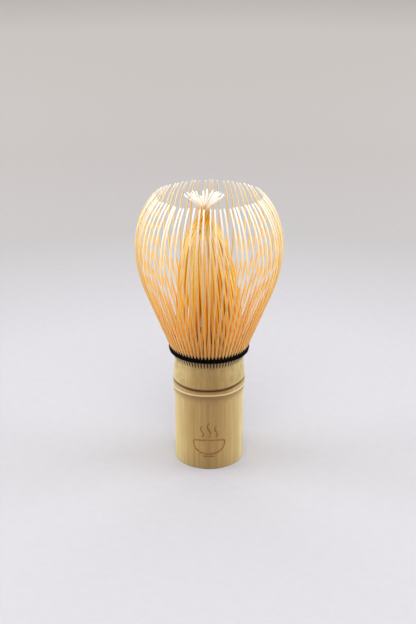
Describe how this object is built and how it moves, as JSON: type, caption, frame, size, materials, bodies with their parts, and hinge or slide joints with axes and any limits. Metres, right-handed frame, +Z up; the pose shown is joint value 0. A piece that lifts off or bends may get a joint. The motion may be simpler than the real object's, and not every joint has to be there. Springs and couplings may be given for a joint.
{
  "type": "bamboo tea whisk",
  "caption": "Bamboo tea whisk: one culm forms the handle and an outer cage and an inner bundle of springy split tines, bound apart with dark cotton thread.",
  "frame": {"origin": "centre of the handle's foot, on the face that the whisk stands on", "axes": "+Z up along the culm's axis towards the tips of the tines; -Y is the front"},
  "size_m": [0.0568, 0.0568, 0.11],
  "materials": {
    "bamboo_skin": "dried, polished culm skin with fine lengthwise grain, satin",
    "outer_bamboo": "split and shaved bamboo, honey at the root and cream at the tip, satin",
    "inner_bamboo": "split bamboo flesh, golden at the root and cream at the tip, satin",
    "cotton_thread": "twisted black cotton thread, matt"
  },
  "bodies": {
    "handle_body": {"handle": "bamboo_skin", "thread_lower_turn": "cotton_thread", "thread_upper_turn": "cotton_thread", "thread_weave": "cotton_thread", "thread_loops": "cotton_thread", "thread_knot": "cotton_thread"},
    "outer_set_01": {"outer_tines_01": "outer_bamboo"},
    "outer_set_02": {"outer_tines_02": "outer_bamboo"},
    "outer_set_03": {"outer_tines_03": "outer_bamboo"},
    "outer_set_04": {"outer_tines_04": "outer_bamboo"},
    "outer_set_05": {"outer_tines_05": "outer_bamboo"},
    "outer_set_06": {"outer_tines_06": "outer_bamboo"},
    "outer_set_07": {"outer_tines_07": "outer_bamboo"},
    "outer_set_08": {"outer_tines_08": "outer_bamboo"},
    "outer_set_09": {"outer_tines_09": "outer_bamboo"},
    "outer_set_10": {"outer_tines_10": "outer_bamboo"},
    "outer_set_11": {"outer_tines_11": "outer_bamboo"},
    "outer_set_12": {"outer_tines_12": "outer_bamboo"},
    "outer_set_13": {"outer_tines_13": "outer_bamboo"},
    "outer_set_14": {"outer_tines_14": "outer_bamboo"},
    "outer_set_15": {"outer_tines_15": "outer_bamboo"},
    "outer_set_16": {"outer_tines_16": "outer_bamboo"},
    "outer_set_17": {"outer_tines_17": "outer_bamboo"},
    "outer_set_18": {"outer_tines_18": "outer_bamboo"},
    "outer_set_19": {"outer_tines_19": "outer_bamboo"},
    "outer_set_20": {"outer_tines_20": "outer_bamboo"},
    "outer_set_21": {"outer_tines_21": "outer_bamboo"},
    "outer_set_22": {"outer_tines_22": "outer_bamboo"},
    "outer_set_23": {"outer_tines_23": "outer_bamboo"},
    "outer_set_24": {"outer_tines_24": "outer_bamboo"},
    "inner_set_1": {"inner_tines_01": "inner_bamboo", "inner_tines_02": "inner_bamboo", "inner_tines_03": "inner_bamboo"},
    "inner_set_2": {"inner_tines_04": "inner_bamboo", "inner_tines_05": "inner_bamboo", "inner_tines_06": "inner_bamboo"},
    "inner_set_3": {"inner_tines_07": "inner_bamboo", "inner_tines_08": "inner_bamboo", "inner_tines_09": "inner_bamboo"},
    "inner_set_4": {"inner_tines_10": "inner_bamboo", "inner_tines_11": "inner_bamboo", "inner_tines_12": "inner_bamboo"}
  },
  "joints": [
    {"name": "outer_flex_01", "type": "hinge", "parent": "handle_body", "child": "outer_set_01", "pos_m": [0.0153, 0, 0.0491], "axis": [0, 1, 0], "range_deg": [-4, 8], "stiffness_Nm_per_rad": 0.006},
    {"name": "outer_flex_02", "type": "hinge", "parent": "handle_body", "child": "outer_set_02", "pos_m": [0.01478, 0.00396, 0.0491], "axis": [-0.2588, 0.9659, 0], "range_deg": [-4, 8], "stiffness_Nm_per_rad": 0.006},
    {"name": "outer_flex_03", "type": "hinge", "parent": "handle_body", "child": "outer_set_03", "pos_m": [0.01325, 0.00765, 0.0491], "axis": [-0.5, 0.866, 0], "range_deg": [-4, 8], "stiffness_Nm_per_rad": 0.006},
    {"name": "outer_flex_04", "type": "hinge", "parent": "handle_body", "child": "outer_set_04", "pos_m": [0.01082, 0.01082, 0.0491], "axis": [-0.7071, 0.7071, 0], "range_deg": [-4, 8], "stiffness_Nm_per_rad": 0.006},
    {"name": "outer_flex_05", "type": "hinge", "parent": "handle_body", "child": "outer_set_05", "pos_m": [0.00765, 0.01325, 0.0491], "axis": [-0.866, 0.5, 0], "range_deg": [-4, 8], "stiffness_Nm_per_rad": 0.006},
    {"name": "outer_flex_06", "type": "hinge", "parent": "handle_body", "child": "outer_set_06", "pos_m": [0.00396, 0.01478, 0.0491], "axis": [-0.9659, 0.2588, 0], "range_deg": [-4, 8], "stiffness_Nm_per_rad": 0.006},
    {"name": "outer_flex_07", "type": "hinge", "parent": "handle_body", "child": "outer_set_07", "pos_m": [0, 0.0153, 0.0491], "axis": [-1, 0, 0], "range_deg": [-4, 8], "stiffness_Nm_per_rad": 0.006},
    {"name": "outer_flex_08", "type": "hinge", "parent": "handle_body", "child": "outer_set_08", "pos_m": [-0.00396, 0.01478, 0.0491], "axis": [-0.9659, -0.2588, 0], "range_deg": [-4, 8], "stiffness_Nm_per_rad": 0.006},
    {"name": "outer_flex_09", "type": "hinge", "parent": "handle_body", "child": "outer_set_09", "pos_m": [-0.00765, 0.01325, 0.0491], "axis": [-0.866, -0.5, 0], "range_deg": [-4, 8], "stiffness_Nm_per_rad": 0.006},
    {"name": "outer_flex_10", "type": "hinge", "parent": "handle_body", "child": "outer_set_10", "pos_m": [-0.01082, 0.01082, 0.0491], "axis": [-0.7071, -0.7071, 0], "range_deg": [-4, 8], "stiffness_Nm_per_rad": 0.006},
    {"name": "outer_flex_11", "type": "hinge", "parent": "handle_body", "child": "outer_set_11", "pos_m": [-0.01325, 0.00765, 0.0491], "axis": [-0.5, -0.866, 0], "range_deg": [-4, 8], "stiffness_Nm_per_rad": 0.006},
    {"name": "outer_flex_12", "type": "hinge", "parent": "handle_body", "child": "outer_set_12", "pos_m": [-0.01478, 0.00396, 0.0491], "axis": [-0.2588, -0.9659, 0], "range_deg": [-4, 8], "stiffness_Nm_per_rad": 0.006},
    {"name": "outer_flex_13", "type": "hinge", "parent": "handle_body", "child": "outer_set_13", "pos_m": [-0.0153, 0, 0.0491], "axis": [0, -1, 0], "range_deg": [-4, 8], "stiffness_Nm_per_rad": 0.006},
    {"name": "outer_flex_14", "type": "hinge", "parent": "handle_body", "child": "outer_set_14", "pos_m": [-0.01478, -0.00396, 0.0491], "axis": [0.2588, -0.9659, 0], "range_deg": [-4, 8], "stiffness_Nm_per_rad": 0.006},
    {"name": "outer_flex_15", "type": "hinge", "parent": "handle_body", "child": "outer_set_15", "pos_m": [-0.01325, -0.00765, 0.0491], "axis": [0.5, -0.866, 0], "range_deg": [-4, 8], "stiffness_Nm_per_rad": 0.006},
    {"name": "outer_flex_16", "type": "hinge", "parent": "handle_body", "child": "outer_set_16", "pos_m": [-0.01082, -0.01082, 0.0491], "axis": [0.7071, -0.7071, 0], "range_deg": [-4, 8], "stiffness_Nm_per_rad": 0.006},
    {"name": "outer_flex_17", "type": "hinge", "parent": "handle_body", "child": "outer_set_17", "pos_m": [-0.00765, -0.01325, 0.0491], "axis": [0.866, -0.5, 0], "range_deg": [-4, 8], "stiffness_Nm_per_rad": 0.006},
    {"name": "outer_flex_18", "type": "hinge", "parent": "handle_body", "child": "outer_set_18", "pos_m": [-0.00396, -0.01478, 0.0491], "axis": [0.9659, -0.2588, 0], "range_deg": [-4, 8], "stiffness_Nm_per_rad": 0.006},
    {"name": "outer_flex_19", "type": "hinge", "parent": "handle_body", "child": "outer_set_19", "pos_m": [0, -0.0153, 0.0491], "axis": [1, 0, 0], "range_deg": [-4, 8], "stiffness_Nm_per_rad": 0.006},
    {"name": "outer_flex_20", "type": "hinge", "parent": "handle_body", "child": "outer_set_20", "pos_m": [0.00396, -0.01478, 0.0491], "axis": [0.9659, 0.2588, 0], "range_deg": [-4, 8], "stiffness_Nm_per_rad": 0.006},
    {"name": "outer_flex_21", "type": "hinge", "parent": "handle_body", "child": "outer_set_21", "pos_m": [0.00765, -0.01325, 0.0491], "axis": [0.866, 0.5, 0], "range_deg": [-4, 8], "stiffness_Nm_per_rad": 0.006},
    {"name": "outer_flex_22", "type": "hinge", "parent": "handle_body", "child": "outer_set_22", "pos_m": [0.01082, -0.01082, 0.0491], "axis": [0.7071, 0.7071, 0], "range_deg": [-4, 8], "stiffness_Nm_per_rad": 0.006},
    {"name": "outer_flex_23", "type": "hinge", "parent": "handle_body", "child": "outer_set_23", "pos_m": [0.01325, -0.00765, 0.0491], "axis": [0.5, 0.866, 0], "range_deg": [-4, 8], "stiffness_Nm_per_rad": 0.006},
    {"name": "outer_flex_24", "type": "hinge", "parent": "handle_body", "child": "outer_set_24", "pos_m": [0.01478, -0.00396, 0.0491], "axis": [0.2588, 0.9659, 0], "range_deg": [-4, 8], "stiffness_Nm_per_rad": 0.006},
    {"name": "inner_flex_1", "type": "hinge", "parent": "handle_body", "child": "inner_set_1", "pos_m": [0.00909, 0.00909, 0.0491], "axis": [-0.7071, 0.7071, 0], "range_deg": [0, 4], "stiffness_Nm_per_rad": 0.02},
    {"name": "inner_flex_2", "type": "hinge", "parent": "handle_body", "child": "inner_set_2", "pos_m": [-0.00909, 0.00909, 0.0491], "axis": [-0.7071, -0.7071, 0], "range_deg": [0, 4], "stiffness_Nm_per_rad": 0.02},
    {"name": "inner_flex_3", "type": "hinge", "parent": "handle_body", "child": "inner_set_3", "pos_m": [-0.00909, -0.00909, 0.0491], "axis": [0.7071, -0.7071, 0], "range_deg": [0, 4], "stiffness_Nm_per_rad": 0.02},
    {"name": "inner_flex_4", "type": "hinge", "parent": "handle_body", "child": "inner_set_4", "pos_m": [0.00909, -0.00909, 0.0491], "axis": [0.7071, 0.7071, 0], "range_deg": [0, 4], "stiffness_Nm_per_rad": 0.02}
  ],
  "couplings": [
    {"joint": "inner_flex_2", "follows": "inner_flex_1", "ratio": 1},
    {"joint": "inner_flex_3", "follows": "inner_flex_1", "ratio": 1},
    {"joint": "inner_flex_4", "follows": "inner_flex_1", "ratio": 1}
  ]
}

_WORK TO COMPLETE_.
Go through the material and copy out every line with "that" in it.

_RESULT OF THE TASK_.
Describe how this object is built and how it moves, as JSON: type, caption, frame, size, materials, bodies with their parts, and hinge or slide joints with axes and any limits. Metres, right-handed frame, +Z up; the pose shown is joint value 0. A piece that lifts off or bends may get a joint. The motion may be simpler than the real object's, and not every joint has to be there. Springs and couplings may be given for a joint.
  "frame": {"origin": "centre of the handle's foot, on the face that the whisk stands on", "axes": "+Z up along the culm's axis towards the tips of the tines; -Y is the front"},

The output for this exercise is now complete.